Disney, on the other hand, is bursting with popular content, from its deep library of animated films, to “Avengers: Endgame,” which will debut on Disney Plus on Dec. 11. Movies such as “Black Panther,” “Incredibles 2” and “Star Wars: The Last Jedi” will disappear from Netflix and move over to Disney Plus.

Disney also owns ESPN and has a big stake in Hulu, which means it will likely offer bundle of those services with its $6.99 Disney Plus.

It’s too early to say which service will make the bigger splash, but the smart money might be on Disney, at least at the outset.

Claim: You’ll have to pay a bundle no matter what you do

A lot of what we’ve talked about so far mostly applies to people who are consuming a lot of television, the kind of viewer who wants to be up to date on “Stranger Things,” “The Handmaid’s Tale” and “The Marvelous Mrs. Maisel” in addition to what’s on broadcast TV and cable channels such as Comedy Central and HBO.

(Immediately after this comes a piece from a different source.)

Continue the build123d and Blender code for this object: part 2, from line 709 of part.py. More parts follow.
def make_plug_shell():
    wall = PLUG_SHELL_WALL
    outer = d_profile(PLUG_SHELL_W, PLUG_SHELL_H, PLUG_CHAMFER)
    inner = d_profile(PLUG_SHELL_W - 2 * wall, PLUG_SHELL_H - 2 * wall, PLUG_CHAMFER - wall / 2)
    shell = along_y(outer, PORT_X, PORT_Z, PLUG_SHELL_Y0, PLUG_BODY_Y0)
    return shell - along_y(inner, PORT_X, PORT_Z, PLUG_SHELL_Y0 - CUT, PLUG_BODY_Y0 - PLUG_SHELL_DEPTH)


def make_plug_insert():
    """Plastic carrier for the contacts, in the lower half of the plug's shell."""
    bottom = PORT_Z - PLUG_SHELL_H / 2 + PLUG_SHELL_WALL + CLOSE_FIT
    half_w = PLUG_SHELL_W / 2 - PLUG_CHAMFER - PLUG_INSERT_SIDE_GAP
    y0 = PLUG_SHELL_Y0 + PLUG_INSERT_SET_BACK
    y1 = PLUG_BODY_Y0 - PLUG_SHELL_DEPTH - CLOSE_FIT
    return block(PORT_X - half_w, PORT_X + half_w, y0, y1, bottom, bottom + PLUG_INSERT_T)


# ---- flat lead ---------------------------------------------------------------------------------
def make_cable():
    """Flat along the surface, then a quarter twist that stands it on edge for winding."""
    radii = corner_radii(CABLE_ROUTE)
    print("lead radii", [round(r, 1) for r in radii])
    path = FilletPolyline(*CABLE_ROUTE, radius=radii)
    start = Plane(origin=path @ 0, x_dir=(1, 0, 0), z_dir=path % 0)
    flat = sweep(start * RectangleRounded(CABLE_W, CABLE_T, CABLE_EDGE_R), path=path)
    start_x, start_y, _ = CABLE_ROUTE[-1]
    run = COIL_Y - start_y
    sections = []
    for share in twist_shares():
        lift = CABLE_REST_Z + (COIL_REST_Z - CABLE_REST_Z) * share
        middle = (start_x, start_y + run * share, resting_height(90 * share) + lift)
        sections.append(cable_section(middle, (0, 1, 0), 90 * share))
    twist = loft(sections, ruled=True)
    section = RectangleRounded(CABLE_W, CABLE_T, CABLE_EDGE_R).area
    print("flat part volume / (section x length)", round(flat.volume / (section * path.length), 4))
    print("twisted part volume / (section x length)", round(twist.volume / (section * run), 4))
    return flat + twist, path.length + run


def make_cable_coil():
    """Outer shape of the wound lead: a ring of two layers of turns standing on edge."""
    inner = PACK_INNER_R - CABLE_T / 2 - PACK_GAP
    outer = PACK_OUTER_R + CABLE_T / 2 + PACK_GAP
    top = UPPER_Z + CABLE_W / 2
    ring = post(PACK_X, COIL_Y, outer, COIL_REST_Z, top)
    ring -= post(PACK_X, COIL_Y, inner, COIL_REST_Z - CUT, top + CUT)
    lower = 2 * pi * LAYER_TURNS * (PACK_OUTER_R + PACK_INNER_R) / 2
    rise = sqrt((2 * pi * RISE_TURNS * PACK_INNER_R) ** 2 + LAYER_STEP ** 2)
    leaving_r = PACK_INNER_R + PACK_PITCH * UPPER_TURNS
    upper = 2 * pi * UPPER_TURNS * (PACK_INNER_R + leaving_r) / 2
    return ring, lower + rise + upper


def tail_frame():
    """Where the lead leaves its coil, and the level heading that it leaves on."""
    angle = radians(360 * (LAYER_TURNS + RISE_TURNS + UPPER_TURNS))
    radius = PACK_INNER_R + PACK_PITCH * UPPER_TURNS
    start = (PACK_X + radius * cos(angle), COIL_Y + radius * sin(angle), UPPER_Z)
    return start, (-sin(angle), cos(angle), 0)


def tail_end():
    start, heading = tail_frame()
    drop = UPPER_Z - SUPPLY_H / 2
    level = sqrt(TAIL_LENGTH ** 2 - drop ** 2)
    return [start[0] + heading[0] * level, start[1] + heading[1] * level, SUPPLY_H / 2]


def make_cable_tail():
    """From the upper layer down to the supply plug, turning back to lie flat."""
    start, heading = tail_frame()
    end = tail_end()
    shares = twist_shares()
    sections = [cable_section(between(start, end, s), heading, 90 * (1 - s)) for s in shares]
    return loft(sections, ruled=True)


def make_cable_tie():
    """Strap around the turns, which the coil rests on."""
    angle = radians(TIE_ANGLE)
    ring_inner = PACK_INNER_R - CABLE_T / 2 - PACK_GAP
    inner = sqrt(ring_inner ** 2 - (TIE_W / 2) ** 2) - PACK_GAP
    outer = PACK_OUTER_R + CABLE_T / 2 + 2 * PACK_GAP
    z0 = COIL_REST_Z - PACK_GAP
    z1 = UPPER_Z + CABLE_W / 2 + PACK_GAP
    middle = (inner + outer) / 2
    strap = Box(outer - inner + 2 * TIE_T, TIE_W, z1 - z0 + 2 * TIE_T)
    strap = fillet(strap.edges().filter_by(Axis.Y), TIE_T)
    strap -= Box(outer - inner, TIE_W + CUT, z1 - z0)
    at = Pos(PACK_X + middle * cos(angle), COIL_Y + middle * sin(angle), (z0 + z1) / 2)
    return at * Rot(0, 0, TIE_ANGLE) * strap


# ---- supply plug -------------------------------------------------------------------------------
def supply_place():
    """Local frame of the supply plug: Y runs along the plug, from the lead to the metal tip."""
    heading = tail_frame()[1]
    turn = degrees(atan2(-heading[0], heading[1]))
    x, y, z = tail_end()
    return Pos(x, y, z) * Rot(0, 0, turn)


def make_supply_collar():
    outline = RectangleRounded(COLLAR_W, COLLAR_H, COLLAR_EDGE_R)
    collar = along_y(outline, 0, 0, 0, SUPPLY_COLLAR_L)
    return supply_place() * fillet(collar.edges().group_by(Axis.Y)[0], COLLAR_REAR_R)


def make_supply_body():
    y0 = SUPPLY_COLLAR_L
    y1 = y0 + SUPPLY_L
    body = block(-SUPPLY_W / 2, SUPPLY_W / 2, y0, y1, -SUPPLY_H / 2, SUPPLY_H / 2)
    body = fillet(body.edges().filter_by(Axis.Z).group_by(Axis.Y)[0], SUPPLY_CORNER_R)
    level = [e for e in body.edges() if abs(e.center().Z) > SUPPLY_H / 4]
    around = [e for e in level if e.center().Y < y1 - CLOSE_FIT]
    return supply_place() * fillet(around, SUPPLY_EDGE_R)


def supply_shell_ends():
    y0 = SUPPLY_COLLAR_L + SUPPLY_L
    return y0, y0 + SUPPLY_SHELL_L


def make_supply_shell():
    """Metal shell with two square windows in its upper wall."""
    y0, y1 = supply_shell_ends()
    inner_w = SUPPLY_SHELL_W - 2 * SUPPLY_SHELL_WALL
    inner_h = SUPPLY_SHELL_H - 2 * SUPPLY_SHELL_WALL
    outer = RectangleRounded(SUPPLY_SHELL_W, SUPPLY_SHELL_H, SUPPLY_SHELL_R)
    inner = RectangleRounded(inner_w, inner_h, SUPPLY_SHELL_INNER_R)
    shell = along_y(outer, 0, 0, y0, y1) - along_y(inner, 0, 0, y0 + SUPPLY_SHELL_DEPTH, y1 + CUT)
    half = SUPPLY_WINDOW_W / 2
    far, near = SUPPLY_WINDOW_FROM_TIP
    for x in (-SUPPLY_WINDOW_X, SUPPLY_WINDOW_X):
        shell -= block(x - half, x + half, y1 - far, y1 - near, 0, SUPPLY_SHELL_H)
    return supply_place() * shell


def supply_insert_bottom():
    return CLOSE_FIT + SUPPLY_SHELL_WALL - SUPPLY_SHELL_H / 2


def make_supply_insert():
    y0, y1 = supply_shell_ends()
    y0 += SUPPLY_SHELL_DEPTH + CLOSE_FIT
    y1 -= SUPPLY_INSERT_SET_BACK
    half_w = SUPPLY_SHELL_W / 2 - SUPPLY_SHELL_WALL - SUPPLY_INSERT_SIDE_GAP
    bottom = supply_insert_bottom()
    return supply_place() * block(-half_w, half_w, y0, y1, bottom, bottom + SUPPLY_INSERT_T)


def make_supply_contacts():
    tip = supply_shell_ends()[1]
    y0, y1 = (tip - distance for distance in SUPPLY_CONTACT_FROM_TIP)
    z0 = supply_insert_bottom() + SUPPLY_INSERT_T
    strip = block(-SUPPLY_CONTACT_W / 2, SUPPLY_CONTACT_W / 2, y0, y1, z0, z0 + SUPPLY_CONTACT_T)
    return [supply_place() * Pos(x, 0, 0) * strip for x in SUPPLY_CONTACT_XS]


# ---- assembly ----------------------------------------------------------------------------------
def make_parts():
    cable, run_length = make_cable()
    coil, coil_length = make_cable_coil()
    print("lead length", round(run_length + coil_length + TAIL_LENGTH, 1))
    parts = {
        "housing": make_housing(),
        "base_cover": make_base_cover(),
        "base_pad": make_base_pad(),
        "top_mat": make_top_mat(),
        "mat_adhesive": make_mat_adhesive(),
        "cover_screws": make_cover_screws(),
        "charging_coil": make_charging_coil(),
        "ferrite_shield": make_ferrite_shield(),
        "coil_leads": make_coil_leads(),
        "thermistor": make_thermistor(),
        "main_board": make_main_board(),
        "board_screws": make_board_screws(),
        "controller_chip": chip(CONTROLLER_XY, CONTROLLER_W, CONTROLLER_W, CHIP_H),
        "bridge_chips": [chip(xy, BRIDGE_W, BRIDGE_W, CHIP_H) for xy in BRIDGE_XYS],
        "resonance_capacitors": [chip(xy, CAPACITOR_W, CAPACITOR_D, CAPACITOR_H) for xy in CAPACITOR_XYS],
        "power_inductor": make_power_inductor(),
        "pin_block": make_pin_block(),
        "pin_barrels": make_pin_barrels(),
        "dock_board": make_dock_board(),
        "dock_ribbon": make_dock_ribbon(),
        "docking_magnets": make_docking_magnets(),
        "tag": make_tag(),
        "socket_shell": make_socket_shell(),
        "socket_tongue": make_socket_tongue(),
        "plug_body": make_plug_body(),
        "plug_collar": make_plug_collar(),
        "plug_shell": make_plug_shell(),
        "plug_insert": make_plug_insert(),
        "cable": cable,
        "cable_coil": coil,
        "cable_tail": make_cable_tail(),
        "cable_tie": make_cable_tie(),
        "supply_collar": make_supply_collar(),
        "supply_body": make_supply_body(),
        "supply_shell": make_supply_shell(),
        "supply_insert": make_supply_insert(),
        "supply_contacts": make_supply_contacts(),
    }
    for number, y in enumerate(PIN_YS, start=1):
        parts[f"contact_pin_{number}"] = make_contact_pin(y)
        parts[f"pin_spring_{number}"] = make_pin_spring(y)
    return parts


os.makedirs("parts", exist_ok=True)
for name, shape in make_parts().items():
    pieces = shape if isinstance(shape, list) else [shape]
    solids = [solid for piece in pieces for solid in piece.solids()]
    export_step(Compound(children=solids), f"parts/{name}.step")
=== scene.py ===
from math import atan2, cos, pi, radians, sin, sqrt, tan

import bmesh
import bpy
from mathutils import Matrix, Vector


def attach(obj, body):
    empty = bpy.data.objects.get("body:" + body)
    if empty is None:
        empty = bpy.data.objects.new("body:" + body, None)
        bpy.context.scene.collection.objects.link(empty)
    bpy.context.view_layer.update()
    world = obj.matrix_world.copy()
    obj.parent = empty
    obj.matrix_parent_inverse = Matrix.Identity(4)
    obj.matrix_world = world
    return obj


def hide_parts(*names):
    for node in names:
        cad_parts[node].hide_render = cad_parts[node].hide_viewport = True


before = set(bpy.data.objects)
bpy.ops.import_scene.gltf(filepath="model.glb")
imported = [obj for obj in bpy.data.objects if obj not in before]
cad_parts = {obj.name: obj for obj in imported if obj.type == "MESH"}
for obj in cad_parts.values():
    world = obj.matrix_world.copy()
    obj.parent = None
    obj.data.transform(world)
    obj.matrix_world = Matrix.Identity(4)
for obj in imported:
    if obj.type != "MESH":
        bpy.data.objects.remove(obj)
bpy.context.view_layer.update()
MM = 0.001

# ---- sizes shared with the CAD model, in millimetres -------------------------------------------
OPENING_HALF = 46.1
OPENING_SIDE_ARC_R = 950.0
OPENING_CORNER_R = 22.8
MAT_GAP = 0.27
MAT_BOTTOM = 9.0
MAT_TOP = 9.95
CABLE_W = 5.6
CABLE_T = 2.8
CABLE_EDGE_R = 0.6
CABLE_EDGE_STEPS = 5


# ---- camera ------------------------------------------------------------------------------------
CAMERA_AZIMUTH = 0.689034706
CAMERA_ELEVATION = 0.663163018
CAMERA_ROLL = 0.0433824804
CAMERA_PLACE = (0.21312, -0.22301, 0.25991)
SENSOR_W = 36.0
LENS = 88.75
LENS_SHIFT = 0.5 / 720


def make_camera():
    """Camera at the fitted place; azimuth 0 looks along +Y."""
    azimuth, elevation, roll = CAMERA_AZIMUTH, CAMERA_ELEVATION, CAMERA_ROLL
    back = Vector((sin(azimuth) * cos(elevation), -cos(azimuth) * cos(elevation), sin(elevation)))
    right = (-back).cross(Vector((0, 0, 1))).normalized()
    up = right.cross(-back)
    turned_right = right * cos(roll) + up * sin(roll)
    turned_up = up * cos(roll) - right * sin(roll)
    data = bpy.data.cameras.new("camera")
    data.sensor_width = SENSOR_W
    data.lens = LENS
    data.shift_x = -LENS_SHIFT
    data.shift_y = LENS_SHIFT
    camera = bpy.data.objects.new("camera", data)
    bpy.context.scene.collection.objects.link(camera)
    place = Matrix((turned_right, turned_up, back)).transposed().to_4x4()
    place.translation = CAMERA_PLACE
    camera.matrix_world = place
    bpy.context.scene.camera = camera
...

But if you’re not so hooked on television, you might save a bundle of money by simply opting out of bundles (skinny or otherwise), limiting yourself to a single streaming TV subscription at a time, or just getting a decent HDTV antenna and enjoying live television for free, something Tim Hayden encourages.

“With an HD antenna, you can pick up about 55 to 65 different signals in the Austin area,” he said. “What we’ve found is you can get about 30 of them very clean, with 1080 resolution coming in.”

Almost every streaming service, from Netflix to HBO Now to Hulu, has a free trial period where you can stream and binge to your heart’s content to decide if you really want to subscribe. That’s more than enough time to catch up on a few seasons of “Game of Thrones” or “The Crown” without paying a dime.

Examining what you’re willing to pay for streaming TV, cable, satellite or additional hardware could bring you to the realization that you should be downsizing anyway.

Hayden said that while most cord cutters are trying to do a 1-to-1 replacement of their programming with streaming services, he’s not as interested in the all-you-can-watch approach.

“We’re trying" he said, "to whittle this down to what we need to watch.”